Bernd Lange, chairman of European Parliament Committee on International
Trade, tells Bloomberg TV this morning that he is “really skeptical about negotiating under pressure. …
We are partners, not competitors.”
“The announcement by the US to impose tariffs against the EU is a clear sign of provocation. The EU has done all efforts needed to
comply with the ruling against Airbus. These 11 billion $ tariffs on key products, such as cheese and wine, will only worsen the climate,” Lange tweets.
Indeed, “the move represents a significant
escalation between Washington and Brussels at a time when officials on both sides of the Atlantic have become increasingly frustrated with one another,” James Politi and Jim Brunsden write for Financial
Times.
“A European Commission official said that the $11 billion figure ‘is based on U.S. internal estimates that have not been awarded by the WTO’ and is
‘greatly exaggerated.’ ‘The amount of WTO-authorized retaliation can only be determined by the WTO-appointed arbitrator,’ the official said,” Politi and Brunsden
add.
Complicating matters, “the EU won a round in March in its WTO counter-case against U.S. subsidies provided to Boeing Co., Airbus’s
chief competitor. That ruling puts the EU on track to compose a similar list of tariffs against U.S. goods and services in several months’ time. The EU is starting to prepare its own list of
tariffs, an official for the European Commission official said,” writes Joshua Zumbrun for the Wall Street Journal.
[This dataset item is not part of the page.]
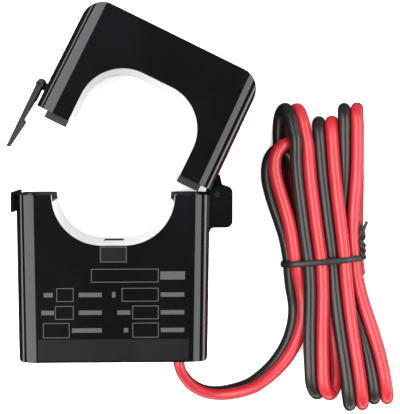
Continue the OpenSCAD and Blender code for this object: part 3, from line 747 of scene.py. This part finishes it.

Then again, “the latest tariffs could be a precursor to U.S. plans to also
target Europe's embattled car industry. The Trump administration is mulling tariffs on EU cars after commerce secretary Wilbur Ross submitted a report in February on whether they pose a threat to national security, giving the U.S. president 90 days to decide whether to press ahead,” Tom Rees and Charlie
Taylor-Kroll point out for the Telegraph.
The auto industry warned at the time “that feared tariffs of up to 25% on millions of imported cars and
parts would add thousands of dollars to vehicle costs and potentially lead to hundreds of thousands of job losses throughout the U.S. economy,” Reuters’ David Lawder and David
Shepardson report.
“These
tariffs, if applied, could move the development and implementation of new automotive technologies offshore, leaving America behind,” the Motor and Equipment Manufacturers Association, which
represents auto parts suppliers, said in a statement they cite. “Not a single company in the domestic auto industry requested this investigation.”
In that vein,
we wonder if anyone in the domestic earthenware ornamental articles industry has requested tariffs on its competitors across the pond.